[START Stored data]
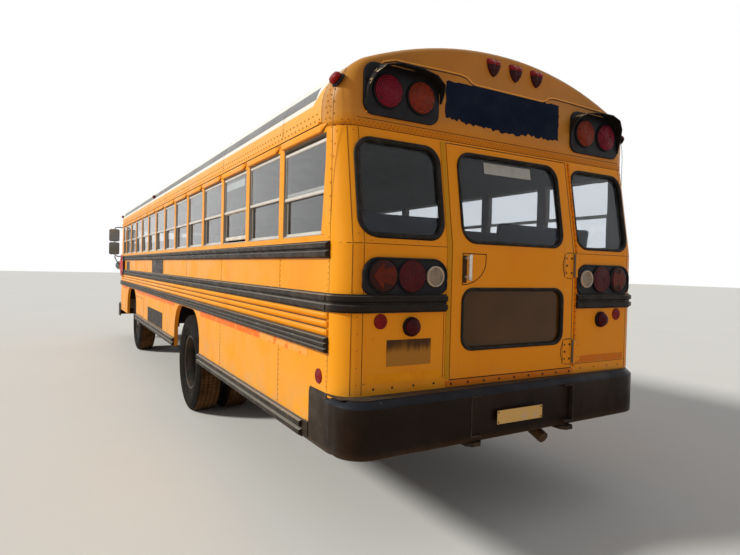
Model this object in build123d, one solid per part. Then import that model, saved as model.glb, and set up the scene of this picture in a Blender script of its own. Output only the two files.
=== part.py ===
from build123d import *
import math
import os

# School bus with a flat front. Millimetres.
# X runs forward from the rear face of the body, Y to the left, Z up from the road.
# The last step moves everything so that the origin is below the middle of the overall length.

# Overall body
BODY_LENGTH = 10650
BODY_WIDTH = 2438
ROOF_TOP = 2990
SHOULDER_DROP = 490
SHOULDER_RADIUS = 300
HEADER_DROP = 605
WALL = 45
SKIRT_BOTTOM = 620
FLOOR_TOP = 970
FLOOR_THICKNESS = 40
SILL_HEIGHT = 30
FIT_GAP = 0.3
DOOR_GAP = 6

# Rear and front faces, seen from the side
REAR_BEND_Z = 1760
REAR_LEAN = 100
REAR_CORNER_RADIUS = 150
FRONT_BEND_Z = 1350
FRONT_LEAN = 130
FRONT_CORNER_RADIUS = 280
INNER_CORNER_CUT = 60
FRONT_INNER_CUT = 140
REAR_WALL_DEPTH = 154
FRONT_WALL_DEPTH = 290
CAP_DEPTH = 300

# Axles: how far the body reaches past each of them
REAR_OVERHANG = 3770
FRONT_OVERHANG = 2080

# Wheels
TYRE_RADIUS = 524
TYRE_WIDTH = 280
TREAD_SHARE = 0.80
BEAD_SHARE = 0.72
BEAD_RADIUS = 288
TYRE_BULGE_RADIUS = 405
TYRE_SHOULDER_DROP = 45
WHEEL_SIDES = 28
REAR_TYRE_INSET = 26
DUAL_SPACING = 330
FRONT_TYRE_INSET = 229
KINGPIN_OFFSET = 150
RIM_SHEET = 11
RIM_LIP = 6
RIM_LIP_HEIGHT = 10
HUB_SIDES = 12
DISC_RADIUS = 225
DISC_BORE_RADIUS = 84
REAR_HUB_INBOARD = 95
REAR_HUB_OUTBOARD = 190
HUB_COVER = 15
FRONT_DISC_OFFSET = 66
FRONT_HUB_Y = (-45, 125)
FRONT_HUB_RADIUS = 85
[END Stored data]
*Exercise prompt:* Starting at the first line of the material above, reproduce each line exactly up to and including the line with "CAP_DEPTH = 300".

*Result for this exercise:*
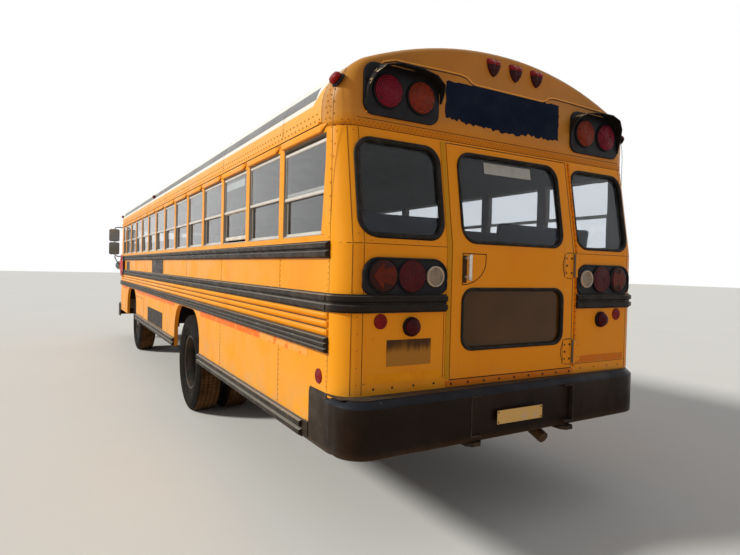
Model this object in build123d, one solid per part. Then import that model, saved as model.glb, and set up the scene of this picture in a Blender script of its own. Output only the two files.
=== part.py ===
from build123d import *
import math
import os

# School bus with a flat front. Millimetres.
# X runs forward from the rear face of the body, Y to the left, Z up from the road.
# The last step moves everything so that the origin is below the middle of the overall length.

# Overall body
BODY_LENGTH = 10650
BODY_WIDTH = 2438
ROOF_TOP = 2990
SHOULDER_DROP = 490
SHOULDER_RADIUS = 300
HEADER_DROP = 605
WALL = 45
SKIRT_BOTTOM = 620
FLOOR_TOP = 970
FLOOR_THICKNESS = 40
SILL_HEIGHT = 30
FIT_GAP = 0.3
DOOR_GAP = 6

# Rear and front faces, seen from the side
REAR_BEND_Z = 1760
REAR_LEAN = 100
REAR_CORNER_RADIUS = 150
FRONT_BEND_Z = 1350
FRONT_LEAN = 130
FRONT_CORNER_RADIUS = 280
INNER_CORNER_CUT = 60
FRONT_INNER_CUT = 140
REAR_WALL_DEPTH = 154
FRONT_WALL_DEPTH = 290
CAP_DEPTH = 300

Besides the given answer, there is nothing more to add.